You see, the thing about the EU is that it’s first and foremost supposed to promote and facilitate free trade. Of course, as not every country in the world is a member of the EU, what it’s ended up being is a kind of free trade area. (Only not a perfect one, obviously, thanks to the vagaries of cross-border economics, the lack of a pan-EU single currency and such like.)
But one of the biggest, most damning criticisms of the EU is that the Single Market amounts to little more than a customs union, a zone of economic protectionism for EU member states, which is doing more than pretty much anything (well, bar the Common Agricultural Policy, perhaps) to screw the chances of developing nations to grow their own international trade and compete on the global stage.
Well, too little too late, perhaps, but in recent years the EU has been making some vague noises as if it’s going to try to rectify this situation. Most of which, it must be said, have been due to external pressure, such as the recent battle with China over EU restrictions on clothing imports, or the discussions with the US a year or so back, during which the Americans offered to drop their agricultural subsidies to US farmers if the EU would likewise drop the CAP. (Thanks to France’s reliance on the current CAP arrangements, unsurprisingly this cut no dice. But had the deal gone ahead, lefties world wide would have ended up in the amusing position of having to revise their hatred of George W Bush, because if that proposal had been accepted then it would have done more to alleviate global poverty than pretty much any agreement ever… Heads would doubtless have exploded in confusion.)
The major reason for this change of protectionist heart is that the World Trade Organisation has also ruled that the EU’s current elaborate system of deals with non-EU countries (largely the “ACP countries“) is illegal. Dubbed “preferential trade agreements”, they were largely (if unconsciously) modelled on the deals France got in at the EEC’s foundation to allow former French colonies access to European markets, but have the added benefit of artificially stabilising prices. Fine for rich European nations – cheaper food. Rather worse, however, for poor African farmers, desperately trying to find a market for their meagre goods.
So, thanks to the WTO, all these preferential trade agreements have to be replaced with “economic partnership agreements” (EPAs) by the end of this year. The idea, coming out of the Cotonou Agreement of 2000, is to gradually remove all the trade preferences and barriers that have developed between the EU and the 80-odd ACP countries over the last 30 years, to allow much more free economic development, and a much more equal trading partnership. And, to ensure that the WTO doesn’t get annoyed again, the EPAs will be available to every developing nation in the world.
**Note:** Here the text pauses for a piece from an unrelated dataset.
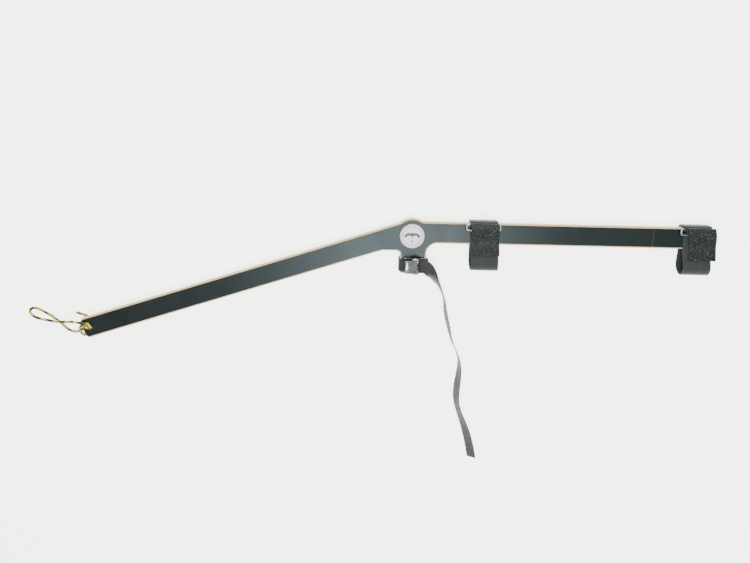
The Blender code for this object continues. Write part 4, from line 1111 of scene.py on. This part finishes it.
foot_loop = [
    (7.5, 29.35, 0), (-20.4, 29.35, 3.5), (-20.4, 0.75, 7.5), (25.35, 0.75, 7.5), (25.35, 25.65, 2.2),
    (16.7, 25.65, 0),
]
foot_path = (
    rounded(foot_loop)
    + turn_points((16.7, 27.5), 1.85, -pi / 2, -pi, 16)[1:-1]
    + rounded([(16.7, 29.35, 0), (27.15, 29.35, 4.0), (27.15, 10.2, 0)])
)
foot_line = resample(np.array(foot_path, float) / 1000, 0.0006)
FOOT_Y = HUB.y - 0.0476
foot_centres = np.column_stack([foot_line[:, 0] + HUB.x, np.full(len(foot_line), FOOT_Y), foot_line[:, 1]])
foot_across = np.repeat([[0.0, 1.0, 0.0]], len(foot_centres), axis=0)
foot_strap = grid_piece("foot_webbing", webbing_rings(foot_centres, foot_across), webbing)
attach(foot_strap, "bar")
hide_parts("hub_strap")

# A box of stitches closes the sewn end on the foot's side.
box_seam = []
outer_x = HUB.x + 0.02795
for y_off in (-0.0078, 0.0078):
    box_seam.append([(outer_x, FOOT_Y + y_off, z) for z in np.linspace(0.0115, 0.0225, 12)])
for z_row in (0.0115, 0.0170, 0.0225):
    box_seam.append([(outer_x, FOOT_Y + y, z_row) for y in np.linspace(-0.0078, 0.0078, 14)])
foot_values = {
    seam_inputs["finish"]: thread,
    seam_inputs["pitch"]: 0.0024,
    seam_inputs["length"]: 0.0019,
}
foot_stitches = grown("foot_stitches", seam_mesh("box_seam", box_seam), seam_tree, foot_values)
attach(foot_stitches, "bar")

TAIL_ROUTE = [
    (7.9, -47.6, 29.4, 0), (10.5, -47.6, 29.6, 0), (13.2, -47.6, 30.6, 0), (16.5, -47.6, 31.35, 0),
    (21.0, -48.0, 31.4, 0), (25.4, -50.4, 31.4, 1), (29.2, -55.0, 31.3, 2), (32.6, -60.8, 29.0, 18),
    (36.2, -67.0, 24.6, 40), (40.6, -74.2, 18.6, 60), (45.4, -81.4, 14.4, 71), (50.4, -89.8, 11.4, 81),
    (55.0, -100.0, 10.4, 87),
    (58.8, -112.0, 10.3, 86), (60.4, -126.0, 10.2, 80), (63.4, -141.0, 10.2, 77), (67.2, -156.0, 10.2, 78),
    (71.2, -172.0, 10.2, 83), (76.0, -186.0, 10.3, 86), (82.4, -199.0, 10.3, 88), (87.6, -214.0, 10.3, 86),
    (89.6, -229.0, 10.1, 78), (88.9, -245.0, 9.9, 70), (87.4, -261.0, 9.6, 65), (86.6, -277.0, 9.5, 65),
    (87.6, -293.0, 9.6, 66), (91.8, -308.0, 9.6, 66), (97.6, -323.0, 9.3, 61), (103.4, -338.0, 8.8, 55),
    (108.4, -353.0, 8.4, 51), (113.2, -370.0, 8.1, 48), (116.8, -386.0, 8.0, 47), (119.6, -399.0, 7.9, 46),
]
tail_samples = smooth_line([(*from_hub(x, y, z), radians(tilt)) for x, y, z, tilt in TAIL_ROUTE], 0.0011)
tail_line = tail_samples[:, :3]
tail_steps = directions_of(tail_line)
level = np.cross((0.0, 0.0, 1.0), tail_steps)
level /= np.linalg.norm(level, axis=1)[:, None]
upright = np.cross(tail_steps, level)
tilt = tail_samples[:, 3:4]
tail_across = level * np.cos(tilt) + upright * np.sin(tilt)
tail = grid_piece("webbing_tail", webbing_rings(tail_line, tail_across), webbing)
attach(tail, "bar")
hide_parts("hub_strap_tail")

bpy.context.view_layer.update()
With only a few exceptions, such as arms and munitions (and, I believe, sugar and rice for some reason), this will finally begin to create a much more free system of global trade, and – hopefully – begin to allow less developed countries to get a few benefits from globalisation for a change.
BUT.
Thanks to Spain (and the EU’s continued veto system, which the failed constitution was to rectify) the entire deal could be screwed, because our Iberian friends have seemingly only just realised – seven years after the Cotonou Agreement was made – that, erm, Spain grows a lot of bananas, and so do quite a few of the developing nations that the new EPAs are being set up with.
Yes, yes it does seem like Spain may have completely missed the point of “free trade” here. But they are also threatening to use their veto if they don’t get some kind of exemption for bananas (elections next year, and they don’t want to risk losing the farming vote). This will, of course, open the floodgates to every other EU member state to start demanding revisions and exemptions for their own pet products. Which will, of course, defeat the whole object of the thing.
Still, I have a solution. Scrap nation states’ vetoes. Scrap nation states. Scrap elections. Appoint me first President for Life of the European Union, and I’ll sort everything out. It’s the only way we’re ever going to get anything done, by the looks of things. The EU needs countless reforms, both major and minor, but every time it looks to be getting somewhere some uppity member state starts getting all selfish on us, usually for electoral reasons, and screwing everything up.
It can’t just be me who’s getting annoyed with this childishly petty short-termism of our dear elected representatives, can it? These new arrangements could have a massively beneficial impact on some of the poorest countries in the world, but because a few over-subsidised farmers in the Canary Islands may be unable to compete on a level playing field, Spain’s prepared to sign the death warrant for countless poor subsistence labourers throughout the third world. I mean, I’m not much of a one for all this “Live8” and “Make Poverty History” nonsense, being far too cynical for all that, but really: what a bunch of absolute bastards.